**Exercise instructions**
Everything in the listing below from the line containing "on the floor" through the line containing "obj.data.transform(world)" should be repeated exactly; leave out every other line.

-------- Supplied material --------

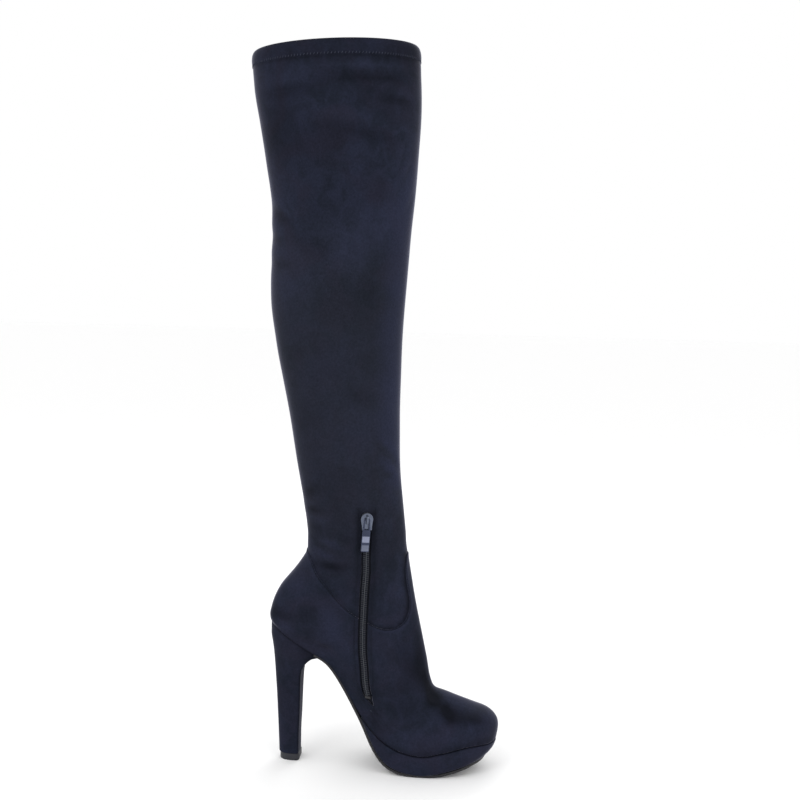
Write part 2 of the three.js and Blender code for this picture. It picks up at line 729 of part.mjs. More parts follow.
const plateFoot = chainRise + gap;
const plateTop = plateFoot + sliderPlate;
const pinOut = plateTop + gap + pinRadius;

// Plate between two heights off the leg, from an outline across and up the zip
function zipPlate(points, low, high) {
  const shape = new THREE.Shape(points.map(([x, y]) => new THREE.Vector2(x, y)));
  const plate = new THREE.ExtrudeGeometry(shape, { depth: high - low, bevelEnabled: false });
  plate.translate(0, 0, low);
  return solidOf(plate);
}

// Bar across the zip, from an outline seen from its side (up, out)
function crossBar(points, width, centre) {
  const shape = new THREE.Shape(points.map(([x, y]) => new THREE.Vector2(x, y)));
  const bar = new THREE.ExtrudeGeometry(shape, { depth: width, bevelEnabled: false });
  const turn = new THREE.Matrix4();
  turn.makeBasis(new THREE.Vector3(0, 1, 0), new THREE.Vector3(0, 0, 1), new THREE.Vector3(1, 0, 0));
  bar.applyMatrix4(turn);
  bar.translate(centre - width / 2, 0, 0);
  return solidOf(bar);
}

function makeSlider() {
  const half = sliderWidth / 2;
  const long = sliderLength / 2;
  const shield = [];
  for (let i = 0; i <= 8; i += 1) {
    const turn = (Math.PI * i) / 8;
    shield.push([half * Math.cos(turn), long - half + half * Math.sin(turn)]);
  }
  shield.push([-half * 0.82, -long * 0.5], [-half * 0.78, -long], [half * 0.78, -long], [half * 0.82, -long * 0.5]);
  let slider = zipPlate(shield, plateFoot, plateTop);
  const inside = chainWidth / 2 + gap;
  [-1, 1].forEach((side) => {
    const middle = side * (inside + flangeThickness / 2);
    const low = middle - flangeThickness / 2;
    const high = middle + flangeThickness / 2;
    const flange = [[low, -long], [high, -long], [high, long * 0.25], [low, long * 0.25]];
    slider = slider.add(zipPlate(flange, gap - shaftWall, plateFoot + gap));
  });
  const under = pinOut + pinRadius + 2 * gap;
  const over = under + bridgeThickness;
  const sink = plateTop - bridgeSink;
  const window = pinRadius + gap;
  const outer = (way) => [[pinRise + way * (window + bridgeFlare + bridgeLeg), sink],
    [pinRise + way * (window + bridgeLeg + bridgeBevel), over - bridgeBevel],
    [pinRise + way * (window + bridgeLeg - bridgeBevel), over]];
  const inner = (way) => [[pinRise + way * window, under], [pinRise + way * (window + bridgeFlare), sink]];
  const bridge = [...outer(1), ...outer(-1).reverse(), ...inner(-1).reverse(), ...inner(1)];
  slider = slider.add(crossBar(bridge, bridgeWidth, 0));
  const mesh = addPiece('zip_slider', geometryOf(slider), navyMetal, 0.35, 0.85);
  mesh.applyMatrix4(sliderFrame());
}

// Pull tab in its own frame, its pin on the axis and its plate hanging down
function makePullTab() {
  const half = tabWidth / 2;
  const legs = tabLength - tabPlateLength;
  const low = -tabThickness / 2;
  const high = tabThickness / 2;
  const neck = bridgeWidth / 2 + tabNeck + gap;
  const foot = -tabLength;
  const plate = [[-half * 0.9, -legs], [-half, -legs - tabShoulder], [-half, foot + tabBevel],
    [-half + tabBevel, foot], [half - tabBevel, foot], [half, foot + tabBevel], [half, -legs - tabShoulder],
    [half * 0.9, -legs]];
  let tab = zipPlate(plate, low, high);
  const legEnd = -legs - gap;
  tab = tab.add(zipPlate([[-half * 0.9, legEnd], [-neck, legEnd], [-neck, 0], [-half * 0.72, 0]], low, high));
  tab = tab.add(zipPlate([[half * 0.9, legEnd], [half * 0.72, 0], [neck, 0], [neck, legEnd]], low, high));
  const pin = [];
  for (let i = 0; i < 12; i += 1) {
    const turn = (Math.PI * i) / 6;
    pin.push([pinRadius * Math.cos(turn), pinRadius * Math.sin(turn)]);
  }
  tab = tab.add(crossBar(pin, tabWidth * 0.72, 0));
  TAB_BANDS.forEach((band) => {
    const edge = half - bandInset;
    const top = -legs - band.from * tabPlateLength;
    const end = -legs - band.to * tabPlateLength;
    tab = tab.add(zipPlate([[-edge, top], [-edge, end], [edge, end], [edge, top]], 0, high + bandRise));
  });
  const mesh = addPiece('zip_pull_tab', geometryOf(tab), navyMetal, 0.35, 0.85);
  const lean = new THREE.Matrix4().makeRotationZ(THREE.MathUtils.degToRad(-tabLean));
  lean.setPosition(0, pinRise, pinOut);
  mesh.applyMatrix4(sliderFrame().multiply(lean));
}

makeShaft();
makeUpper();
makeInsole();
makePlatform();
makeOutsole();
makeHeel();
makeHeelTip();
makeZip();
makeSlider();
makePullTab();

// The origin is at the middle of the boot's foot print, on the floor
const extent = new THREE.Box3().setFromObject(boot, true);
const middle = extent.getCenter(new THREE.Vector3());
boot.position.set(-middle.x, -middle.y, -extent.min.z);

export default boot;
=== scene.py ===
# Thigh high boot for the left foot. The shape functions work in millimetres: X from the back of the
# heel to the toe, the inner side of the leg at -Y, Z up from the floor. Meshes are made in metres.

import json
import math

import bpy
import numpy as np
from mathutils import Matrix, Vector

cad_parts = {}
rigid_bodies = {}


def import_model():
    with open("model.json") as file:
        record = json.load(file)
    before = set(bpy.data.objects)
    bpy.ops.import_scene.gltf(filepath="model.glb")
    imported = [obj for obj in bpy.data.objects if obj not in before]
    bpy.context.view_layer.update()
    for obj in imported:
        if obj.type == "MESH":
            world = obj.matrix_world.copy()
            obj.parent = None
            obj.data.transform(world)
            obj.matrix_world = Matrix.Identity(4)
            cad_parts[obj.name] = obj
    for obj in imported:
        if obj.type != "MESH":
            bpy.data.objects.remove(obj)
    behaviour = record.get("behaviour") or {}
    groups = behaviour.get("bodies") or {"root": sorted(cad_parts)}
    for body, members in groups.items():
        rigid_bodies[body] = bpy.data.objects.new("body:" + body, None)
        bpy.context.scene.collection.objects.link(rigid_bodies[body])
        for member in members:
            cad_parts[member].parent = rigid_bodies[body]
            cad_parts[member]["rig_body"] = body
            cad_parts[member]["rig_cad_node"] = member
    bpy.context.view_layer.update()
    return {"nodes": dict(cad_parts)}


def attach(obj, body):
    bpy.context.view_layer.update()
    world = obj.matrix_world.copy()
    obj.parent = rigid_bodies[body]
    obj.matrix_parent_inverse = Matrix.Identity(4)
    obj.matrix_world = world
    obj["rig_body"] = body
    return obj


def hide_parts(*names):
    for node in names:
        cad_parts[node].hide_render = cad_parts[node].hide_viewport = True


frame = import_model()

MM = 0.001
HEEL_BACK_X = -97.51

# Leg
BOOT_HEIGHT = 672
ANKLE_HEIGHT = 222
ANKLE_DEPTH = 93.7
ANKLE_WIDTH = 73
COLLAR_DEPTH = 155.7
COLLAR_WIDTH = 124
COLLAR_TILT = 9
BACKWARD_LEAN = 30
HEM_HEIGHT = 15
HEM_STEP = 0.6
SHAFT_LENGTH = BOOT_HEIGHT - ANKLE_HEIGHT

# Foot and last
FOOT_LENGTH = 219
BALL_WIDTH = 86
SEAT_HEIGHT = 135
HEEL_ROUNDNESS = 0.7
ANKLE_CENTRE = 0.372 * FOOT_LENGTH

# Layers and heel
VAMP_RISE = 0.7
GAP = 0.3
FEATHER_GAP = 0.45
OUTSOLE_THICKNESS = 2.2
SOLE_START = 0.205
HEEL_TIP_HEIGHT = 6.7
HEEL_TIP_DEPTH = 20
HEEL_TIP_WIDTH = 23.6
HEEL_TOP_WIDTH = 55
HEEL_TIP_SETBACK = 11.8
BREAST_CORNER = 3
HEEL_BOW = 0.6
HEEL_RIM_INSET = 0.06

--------

**Output below**
// The origin is at the middle of the boot's foot print, on the floor
const extent = new THREE.Box3().setFromObject(boot, true);
const middle = extent.getCenter(new THREE.Vector3());
boot.position.set(-middle.x, -middle.y, -extent.min.z);

export default boot;
=== scene.py ===
# Thigh high boot for the left foot. The shape functions work in millimetres: X from the back of the
# heel to the toe, the inner side of the leg at -Y, Z up from the floor. Meshes are made in metres.

import json
import math

import bpy
import numpy as np
from mathutils import Matrix, Vector

cad_parts = {}
rigid_bodies = {}


def import_model():
    with open("model.json") as file:
        record = json.load(file)
    before = set(bpy.data.objects)
    bpy.ops.import_scene.gltf(filepath="model.glb")
    imported = [obj for obj in bpy.data.objects if obj not in before]
    bpy.context.view_layer.update()
    for obj in imported:
        if obj.type == "MESH":
            world = obj.matrix_world.copy()
            obj.parent = None
            obj.data.transform(world)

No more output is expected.